Write up a “Matthew’s worldview” doc that focuses more on explaining what you expect to happen and isn’t necessarily meant as a “counterargument” piece.
Among the questions you list, I’m most interested in these:
How bad human disempowerment would likely be from a utilitarian perspective
Whether there will be a treacherous turn event, during which AIs violently take over the world after previously having been behaviorally aligned with humans
How likely AIs are to kill every single human if they are unaligned with humans
How society is likely to respond to AI risks, and whether they’ll sleepwalk into a catastrophe
I agree there’s no single unified resource. Having said that, I found Richard Ngo’s “five alignment clusters” pretty helpful for bucketing different groups & arguments together.
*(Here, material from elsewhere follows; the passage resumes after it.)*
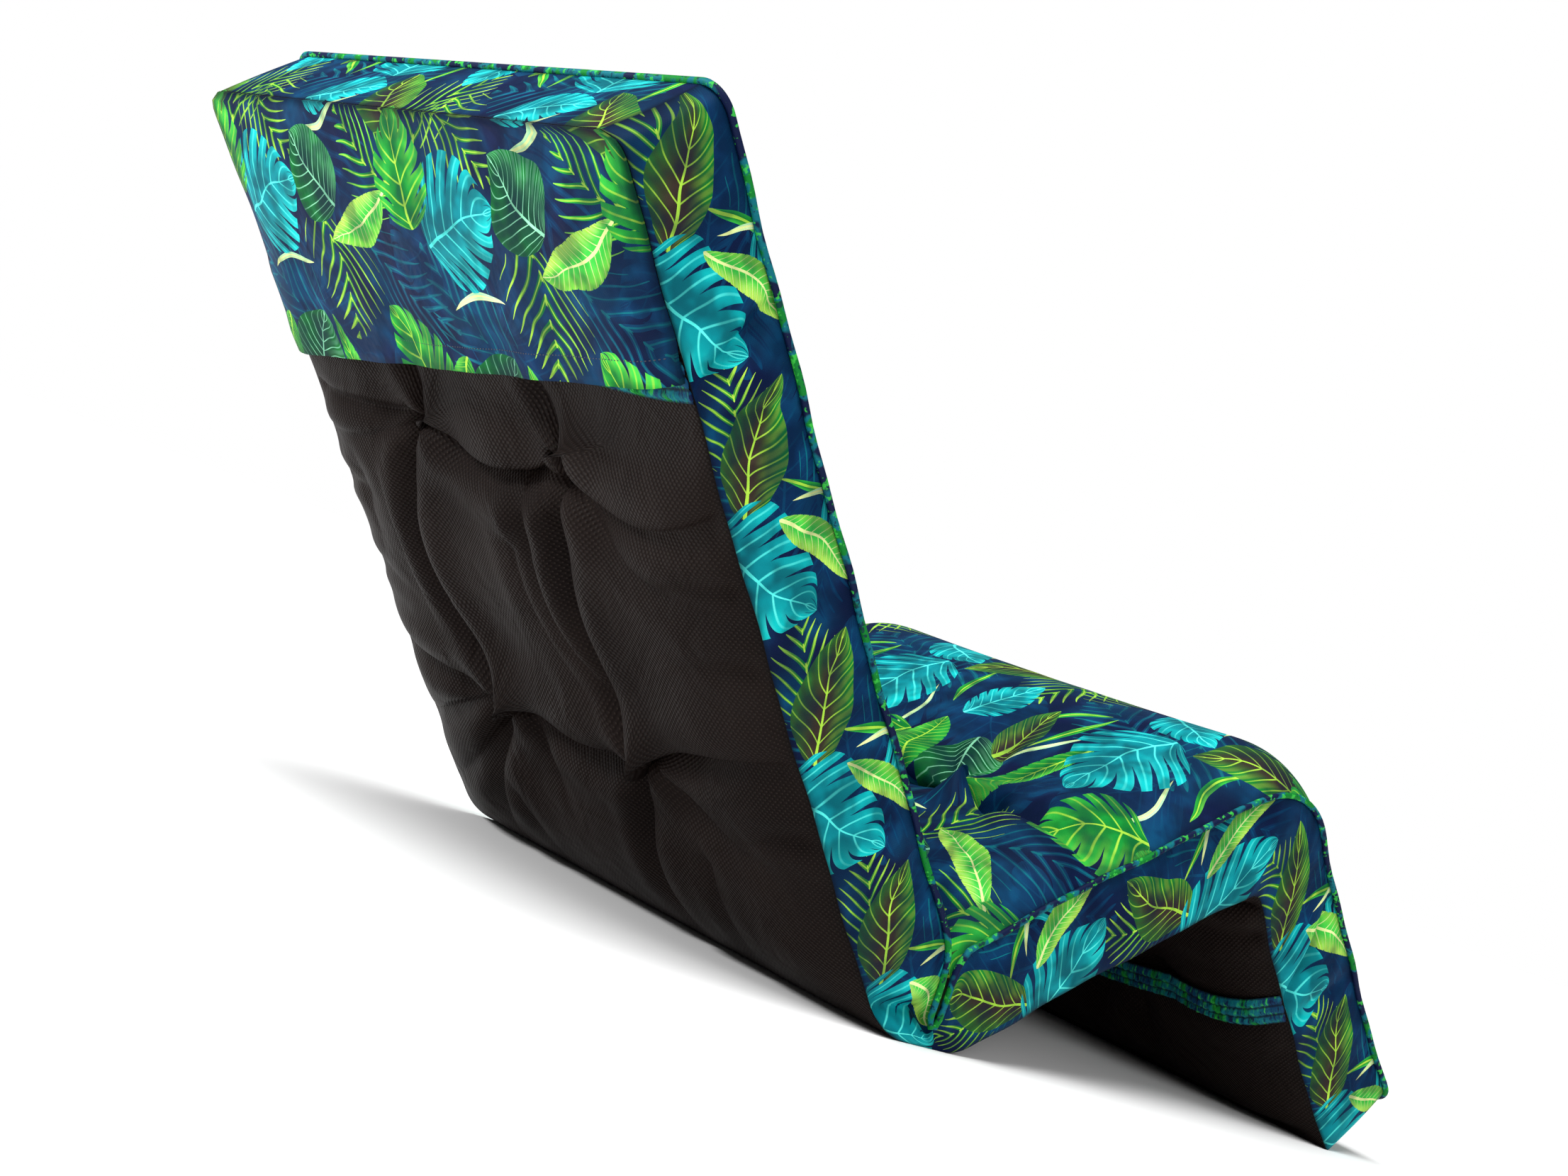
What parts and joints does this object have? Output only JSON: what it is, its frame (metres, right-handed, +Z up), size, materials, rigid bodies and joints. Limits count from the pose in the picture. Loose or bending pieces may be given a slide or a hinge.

Reposting below:
To return to the question “what is the current best single article (or set of articles) that provide a well-reasoned and comprehensive case for believing that there is a substantial (>10%) probability of an AI catastrophe this century?”, my guess is that these different groups would respond as follows:[1]
MIRI cluster: List of Lethalities, Sharp Left Turn, Superintelligence
Structural Risk cluster: Natural selection favours AIs, RAAP
Constellation cluster: Is Power-seeking AI an x-risk, some Cold Takes posts, Scheming AIs
Prosaic cluster: Concrete problems in AI safety, [perhaps something more recent?]
Mainstream cluster: Reform AI Alignment, [not sure—perhaps nothing arguing for >10%?]
But I could easily be misrepresenting these different groups’ “core” argument, and I haven’t read all of these, so could be misunderstanding
I agree that there is no real “EA perspective”, but it seems like there could be a unified doc that a large cluster of people end up roughly endorsing. E.g., I think that if Joe Carlsmith wrote another version of “Is Power-Seeking AI an Existential Risk?” in the next several years, then it’s plausible that a relevant cluster of people would end up thinking this basically lays out the key arguments and makes the right arguments. (I’m unsure what I currently think about the old version of the doc, but I’m guessing I’ll think it misses some key arguments that now seem more obvious.)